Well, after almost 13 years of research and five years of writing, it was time. Heart in my throat and Hamilton‘s “My Shot” roaring in my ears, I took Grandpa’s story to the annual Pennwriters convention. It was, in all places, Pittsburgh. On the same weekend I’d already booked an Italian genealogy course at Heinz History Center. A course led by — gasp — a man named Rich Venezia (who was wonderful and, sadly, no relation.) Surely, fate was on my side.

And it seemed, for a moment, like it was. I pitched two agents. Both enthusiastically asked for pages. A lot of them. This was it, I thought. All those years of work, and I’ll bang it out the same way I did Jeopardy! — nailing the audition on the very first try.

To quote the marvelous Julia Sweeney — God said Ha.

A pitch, a swing and a miss. The first agent said no thanks. The concept was fascinating. There was the little problem, however, of not having developed it well enough. She was sweet and wonderful and absolutely professional in every way. She invited me to re-pitch if I reworked it. This is more than generous.

The two-page critique at the conference, and then a critique group a month later all coalesced to a single truth: I was not as ready as I thought. I’m not going to reach out to the second agent until I am.

Oddly enough, it was Jillian who convinced me not to. When I told her things hadn’t worked out, I asked her “What do you think, baby? Should mommy send her story, or wait and make it better.”

With guileless eyes, she stared into my soul and said “make it better, Mommy.” Who can argue with that? Plus, if this adventure taught me anything, it’s that slowing down can sometimes make everything move faster a bit later. So, now it’s time to take my time — something that is never easy.

Speaking of easy, Jason likes to remind me of another truth. If it was easy, everyone would do it.

So instead of reaching Everest, I’ve tumbled all the way back to the Kathmandu airport, pack in hand, wondering if I’m nuts to even try such a thing.

So, I do what I always do. I buy more books.

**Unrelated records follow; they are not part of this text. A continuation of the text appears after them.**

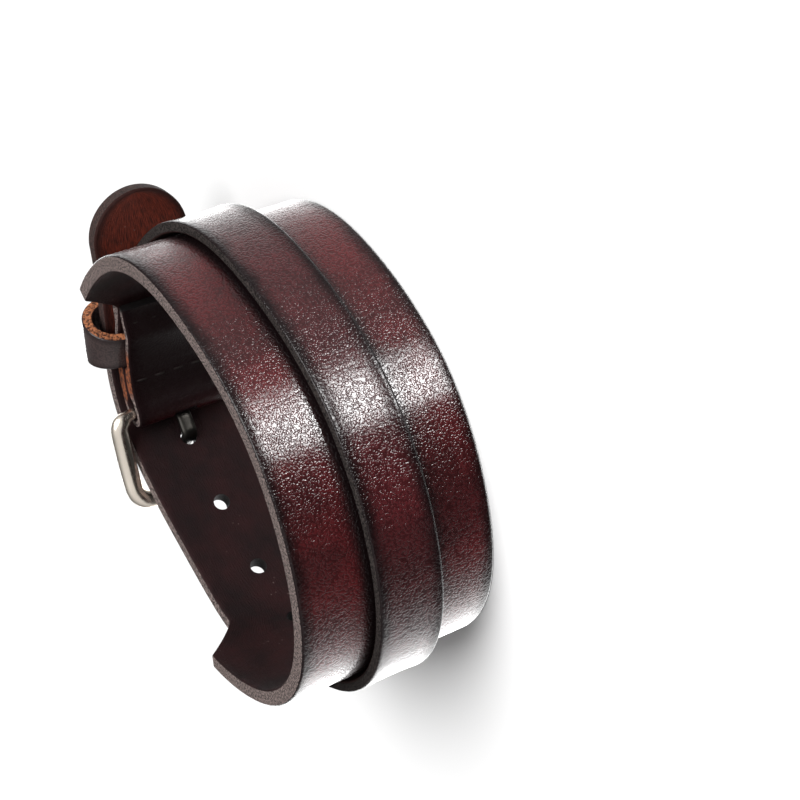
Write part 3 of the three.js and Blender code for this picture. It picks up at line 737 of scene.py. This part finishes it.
cuff = strip("oxblood_cuff", cuff_path, stations, turn, mid, half, section(EDGE_ROUND, 40),
             (cuff_grain, cuff_flesh, cuff_edge), cuff_wander, (True, False), cuff_marks)

# %% Punch the holes, the slot of the fold and the rivets' holes
def plug(name, p, n, z, radius, reach, sides=48):
    """A cylinder along a plan normal n through the point p at height z."""
    a = np.linspace(0, 2 * np.pi, sides, endpoint=False)
    side = np.array([-n[1], n[0], 0])
    circle = radius * (np.cos(a)[:, None] * side + np.sin(a)[:, None] * np.array([0, 0, 1.0]))
    centre = np.array([p[0], p[1], z])
    points = np.array([centre + circle + np.array([*n, 0]) * w for w in (-reach, reach)])
    return tube(name, points, cuff_edge, capped=True)


def fold_slot():
    """A slot tool that follows the folded leather round the bar, for the prong's root."""
    a = np.radians(np.linspace(-30, 90, 17))[:, None]
    round_bar = bar_p + fold_mid * (np.cos(a) * bar_t + np.sin(a) * bar_n)
    normals = np.cos(a) * bar_t + np.sin(a) * bar_n
    back = np.linspace(BAR - 1, BAR - 6, 5)
    p, n, _ = ring(back, main_outer(back) - main_thick(back) / 2)
    mids, across = np.vstack([round_bar, p]), np.vstack([normals, n])
    high, deep = PRONG_WIDE / 2 + GAP + 0.3, FOLD_LEATHER / 2 + 0.25
    rows = [np.column_stack([mids + across * w * deep, np.full(len(mids), STRAP_MID + v * high)])
            for w, v in ((-1, -1), (1, -1), (1, 1), (-1, 1))]
    return tube("slot", np.stack(rows, 1), cuff_edge, capped=True)


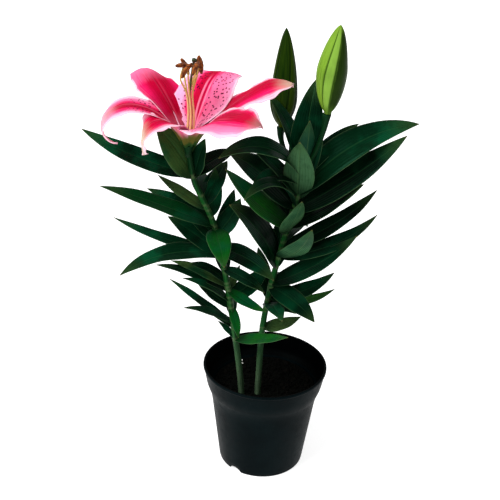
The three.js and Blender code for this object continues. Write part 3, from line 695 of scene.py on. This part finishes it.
def rib_frame(azimuth, rise, turn):
    """Direction, side and face normal of a midrib, from angles in degrees."""
    azimuth, rise, turn = math.radians(azimuth), math.radians(rise), math.radians(turn)
    level_out = np.array([math.cos(azimuth), math.sin(azimuth), 0.0])
    ahead = level_out * math.cos(rise) + np.array([0, 0, math.sin(rise)])
    level = np.array([-math.sin(azimuth), math.cos(azimuth), 0.0])
    face = np.cross(ahead, level)
    side = level * math.cos(turn) + face * math.sin(turn)
    return ahead, side, np.cross(ahead, side)


# Leaves and stems

def leaf_half_width(u, width):
    swell = ((u + 0.02) ** 0.6 * (1 - u) ** 0.9) / (0.4 ** 0.6 * 0.6 ** 0.9)
    return max(width / 2 * swell, LEAF_ROOT_HALF * (1 - u), 0.2)


def leaf_grid(row, route, draw):
    z, azimuth, rise, fall, length, width, turn = row[:7]
    middle = on_route(route, z)
    across = np.linspace(-1, 1, LEAF_ACROSS + 1)
    ripple = draw.uniform(0.25, 0.7)
    phase = draw.uniform(0, 2 * math.pi)
    grid = np.empty((LEAF_STEPS + 1, LEAF_ACROSS + 1, 3))
    for i in range(LEAF_STEPS + 1):
        u = i / LEAF_STEPS
        ahead, side, face = rib_frame(azimuth, rise - fall * u ** 1.3, turn)
        if i:
            middle = middle + ahead * length / LEAF_STEPS
        half = leaf_half_width(u, width)
        wave = ripple * math.sin(2 * math.pi * 2.2 * u + phase) * np.abs(across) ** 2 * math.sin(math.pi * u)
        lift = np.sqrt(across ** 2 + 0.01) * half * LEAF_FOLD + wave * np.sign(across)
        grid[i] = middle + np.outer(across * half, side) + np.outer(lift, face)
    return grid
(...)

Fix Your Story. The 2019 Writer’s Market. Pull out the books on self-editing I borrowed from Valerie years ago. Because I made the cardinal mistake many new, aspiring authors do — thinking that a great true story and mastery of other styles translates to literary success. It very, very rarely does. Like letting go of all my journalism hang-ups so I could learn to write for business, I’m reaching for a new editorial horizon. 

Sometimes, the questions seem insurmountable. I could take the story this way. Or that. What is right? No one can tell me. It is trial and error upon error upon error. It is not for the faint of heart.

But my heart’s pretty good. It stands in the place of Phil’s broken one.

At the very least, I’m always telling Jillian it’s the effort that matters. In the words of one her favorite songs (from the movie Trolls) “if you knock/knock/me over/I will get back up again.” What’s true for a five-year-old is surely true for her 41-year-old mom, right?